On reconnait ces deux espèces au fait qu'elles sont suspendues par leurs pattes et que leurs ailes recouvrent intégralement leur face.
Leur nom de rhinolophe vient du fait qu'ils émettent des ultrasons par leur nez (contrairement aux autres espèces de chauves-souris).
Je le dérange avec ma lampe frontale, je suis presque gêné. Il écarte un peu ses ailes, je m'approche de lui, nos regards se croisent. Nous savons, peut-être, que nous n'avons rien à craindre l'un de l'autre. A cet instant, nous sommes tous deux, les troglodytes, d'une grotte en location, face à l'éternité géologique. Je m'approche encore de lui, il me permet quelques photos. Puis, il referme lentement ses ailes et se rendort.
Je m'excuse, le remercie et le salue.

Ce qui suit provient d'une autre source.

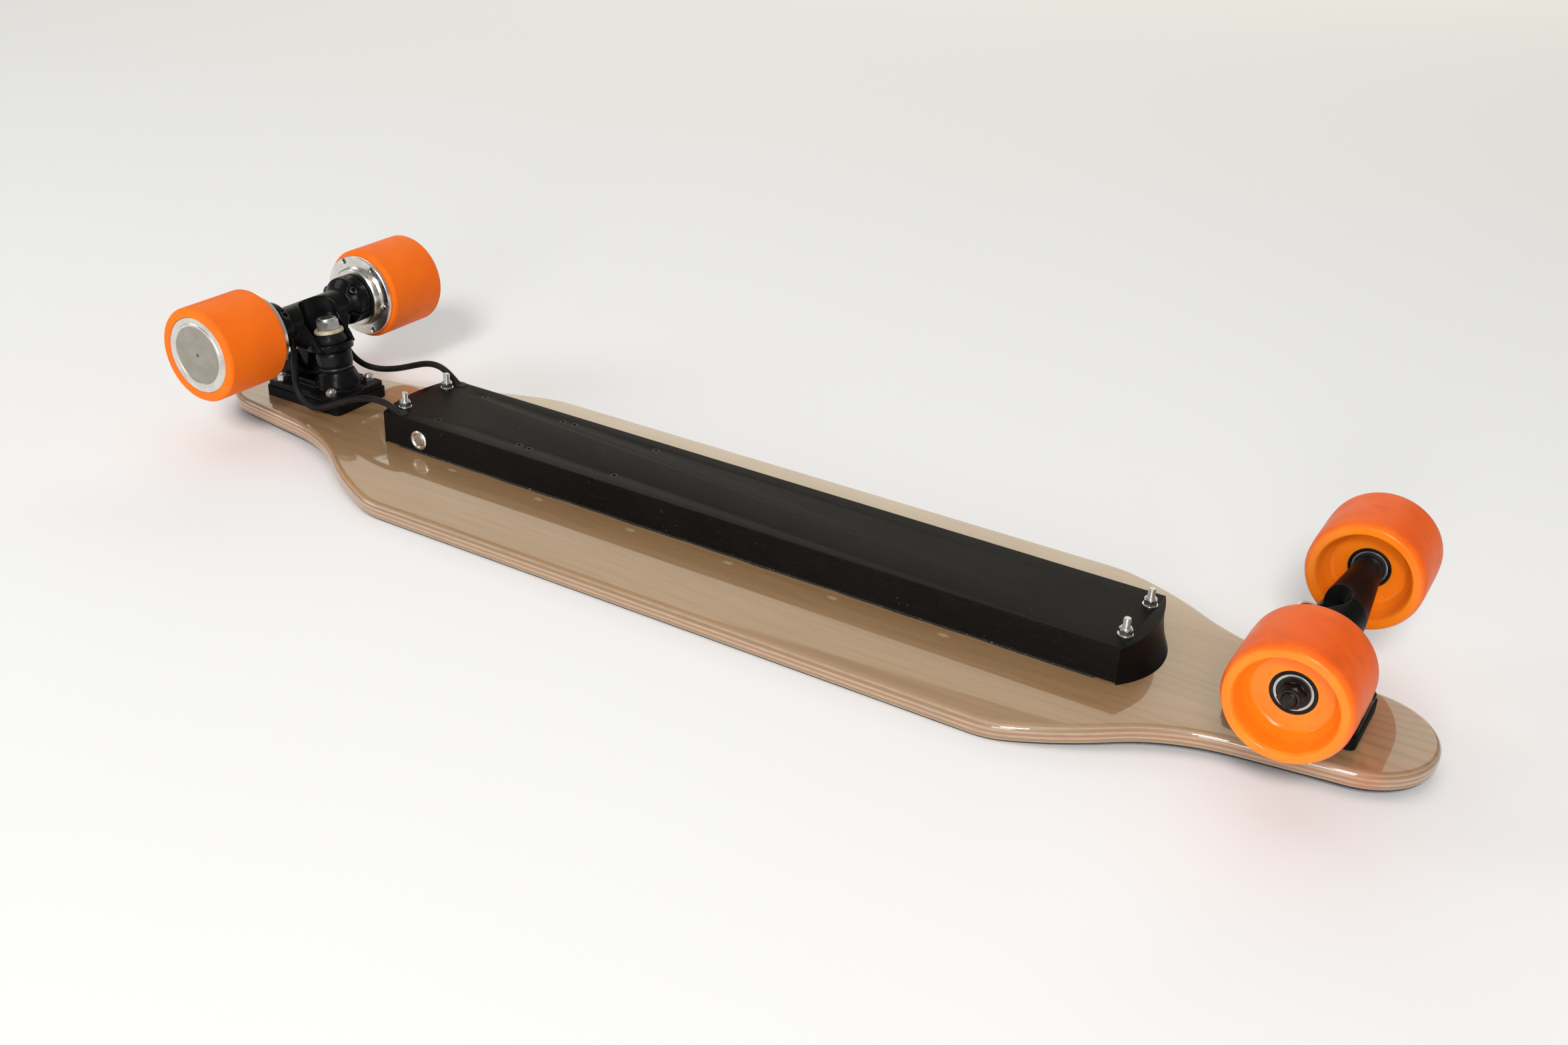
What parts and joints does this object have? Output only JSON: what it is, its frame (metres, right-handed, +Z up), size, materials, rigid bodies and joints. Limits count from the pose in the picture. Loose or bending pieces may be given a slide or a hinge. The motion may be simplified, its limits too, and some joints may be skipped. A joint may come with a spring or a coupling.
{
  "type": "electric skateboard",
  "caption": "Longboard-shaped electric skateboard lying deck down: ply deck, slim electronics enclosure, sprung trucks, hub-motor rear wheels and free-rolling front wheels.",
  "frame": {"origin": "under the centre of the deck, on the floor that the grip tape lies on, with the board upside down", "axes": "+X to the board's front end (away from the motors), +Z up to the wheels and away from the grip tape, +Y to the side with the charging socket. To ride the board it is turned 180 degrees about X."},
  "size_m": [0.96, 0.231, 0.1207],
  "materials": {
    "maple": "clear gloss lacquer over maple veneer",
    "grip": "coarse matt grit",
    "enclosure_black": "satin black anodised",
    "cap_black": "semi-gloss black",
    "foam": "matt closed-cell foam",
    "zinc": "bright zinc",
    "black_steel": "black oxide",
    "steel": "brushed stainless",
    "truck_black": "gloss black paint",
    "baseplate_black": "gloss black paint",
    "riser_black": "matt moulded pad",
    "bushing_black": "smooth urethane",
    "cream": "yellow-passivated steel",
    "urethane_gloss": "glossy translucent urethane",
    "urethane_matt": "matt scuffed urethane",
    "motor_alloy": "turned",
    "winding": "enamelled copper and laminations",
    "core_black": "moulded",
    "rubber_black": "smooth",
    "cable_black": "smooth jacket",
    "cell_wrap": "shrink-wrapped steel can",
    "nickel": "strip",
    "circuit_board": "solder mask",
    "heat_alloy": "milled",
    "component_black": "moulded"
  },
  "bodies": {
    "board": {"deck": "maple", "grip_tape": "grip", "enclosure_channel": "enclosure_black", "front_end_cap": "cap_black", "rear_end_cap": "cap_black", "enclosure_gasket": "foam", "enclosure_bolts": "zinc", "enclosure_washers": "zinc", "enclosure_nuts": "zinc", "cover_screws": "black_steel", "cable_grommets": "rubber_black", "button_housing": "steel", "button_nut": "zinc", "charge_socket": "steel", "battery_cells": "cell_wrap", "nickel_strips": "nickel", "battery_board": "circuit_board", "motor_controllers": "circuit_board", "heat_spreaders": "heat_alloy", "power_transistors": "component_black", "capacitors": "component_black", "radio_receiver": "circuit_board", "mounting_bolts": "zinc", "mounting_nuts": "zinc", "kingpins": "zinc", "kingpin_nuts": "zinc", "cup_washers": "cream", "near_motor_cable": "cable_black", "far_motor_cable": "cable_black", "front_riser": "riser_black", "front_baseplate": "baseplate_black", "front_pivot_cup": "rubber_black", "front_lower_bushing": "bushing_black", "front_upper_bushing": "bushing_black", "rear_riser": "riser_black", "rear_baseplate": "baseplate_black", "rear_pivot_cup": "rubber_black", "rear_lower_bushing": "bushing_black", "rear_upper_bushing": "bushing_black"},
    "power_button": {"button_cap": "steel"},
    "front_hanger_body": {"front_hanger": "truck_black", "front_axle": "black_steel", "front_axle_nuts": "black_steel", "front_speed_washers": "steel"},
    "rear_hanger_body": {"rear_hanger": "truck_black", "clamp_screws": "black_steel", "near_motor_stator": "winding", "far_motor_stator": "winding"},
    "near_front_wheel_body": {"near_front_wheel": "urethane_gloss", "near_front_core": "core_black", "near_front_bearings": "steel"},
    "near_rear_wheel_body": {"near_rear_tyre": "urethane_matt", "near_motor_hub": "motor_alloy", "near_flange_screws": "black_steel"},
    "far_front_wheel_body": {"far_front_wheel": "urethane_gloss", "far_front_core": "core_black", "far_front_bearings": "steel"},
    "far_rear_wheel_body": {"far_rear_tyre": "urethane_matt", "far_motor_hub": "motor_alloy", "far_flange_screws": "black_steel"}
  },
  "joints": [
    {"name": "front_steer", "type": "hinge", "parent": "board", "child": "front_hanger_body", "pos_m": [0.421, 0, 0.03981], "axis": [0.8305, 0, -0.557], "range_deg": [-10, 10], "stiffness_Nm_per_rad": 60, "deforming": ["front_lower_bushing", "front_upper_bushing"]},
    {"name": "rear_steer", "type": "hinge", "parent": "board", "child": "rear_hanger_body", "pos_m": [-0.421, 0, 0.03981], "axis": [-0.8305, 0, -0.557], "range_deg": [-10, 10], "stiffness_Nm_per_rad": 60, "deforming": ["rear_lower_bushing", "rear_upper_bushing", "near_motor_cable", "far_motor_cable"]},
    {"name": "power_button_press", "type": "slide", "parent": "board", "child": "power_button", "axis": [0, 1, 0], "range_m": [0, 0.0015], "stiffness_N_per_m": 1500},
    {"name": "near_front_wheel_spin", "type": "hinge", "parent": "front_hanger_body", "child": "near_front_wheel_body", "pos_m": [0.408, -0.08425, 0.08431], "axis": [0, 1, 0], "continuous": true},
    {"name": "far_front_wheel_spin", "type": "hinge", "parent": "front_hanger_body", "child": "far_front_wheel_body", "pos_m": [0.408, 0.08425, 0.08431], "axis": [0, 1, 0], "continuous": true},
    {"name": "near_rear_wheel_spin", "type": "hinge", "parent": "rear_hanger_body", "child": "near_rear_wheel_body", "pos_m": [-0.408, -0.0861, 0.08431], "axis": [0, 1, 0], "continuous": true},
    {"name": "far_rear_wheel_spin", "type": "hinge", "parent": "rear_hanger_body", "child": "far_rear_wheel_body", "pos_m": [-0.408, 0.0861, 0.08431], "axis": [0, 1, 0], "continuous": true}
  ]
}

Il est temps pour moi de rebrousser chemin et retrouver la lumière de ce printemps précoce... Et pour lui, d'attendre la douceur de la nuit du dehors.
Petit poucet averti, je suis la lumière que j'ai semée sur mon chemin, jusqu'au moment où la terre redevient celle que je connais.
Et... éblouissante et régénérante : la lumière du jour !
Je me souviendrai longtemps de ce moment
Un trou dans l'espace et dans le temps
Un trou par lequel l'histoire d'un passé a transpiré quelques instants
Dans la clarté d'une vie
D'ici et de maintenant...
* Nombreuses dans les départements de l’Oise et de l’Aisne, en raison des décrochements calcaires présents dans ces régions, ces carrières de pierres exploitées au XIXe siècle font l’objet, durant la 1ere guerre mondiale, d’aménagements en infrastructures, qui transforment leur dédale de galeries en de véritables petites villes souterraines : des dortoirs pour les troupes, des chambres pour les officiers, des cuisines, des postes de secours, ou encore des postes de commandement qui sont construites dans les souterrains proches de la ligne de feu, procurant ainsi aux combattants des lieux un peu de répit et le repos nécessaire, avant...
Ces carrières, appelées aussi "creutes" (du nom de crypte) ont des superficies variables pouvant aller de quelques ares à quelques dizaines d’hectares. Certaines d’entre elles possèdent plusieurs kilomètres de galeries et sont de véritables labyrinthes.
La pierre calcaire extraite servait à la construction qui fait aujourd'hui le style des maisons de la région.
A la fin de la guerre, et encore de nos jours, pour certaines d'entre elles, elles sont devenues des champignonnières (champignons de Paris). D'autres, pour la plupart, sont laissées à l'abandon et servent de refuge à une faune et une flore bien particulières.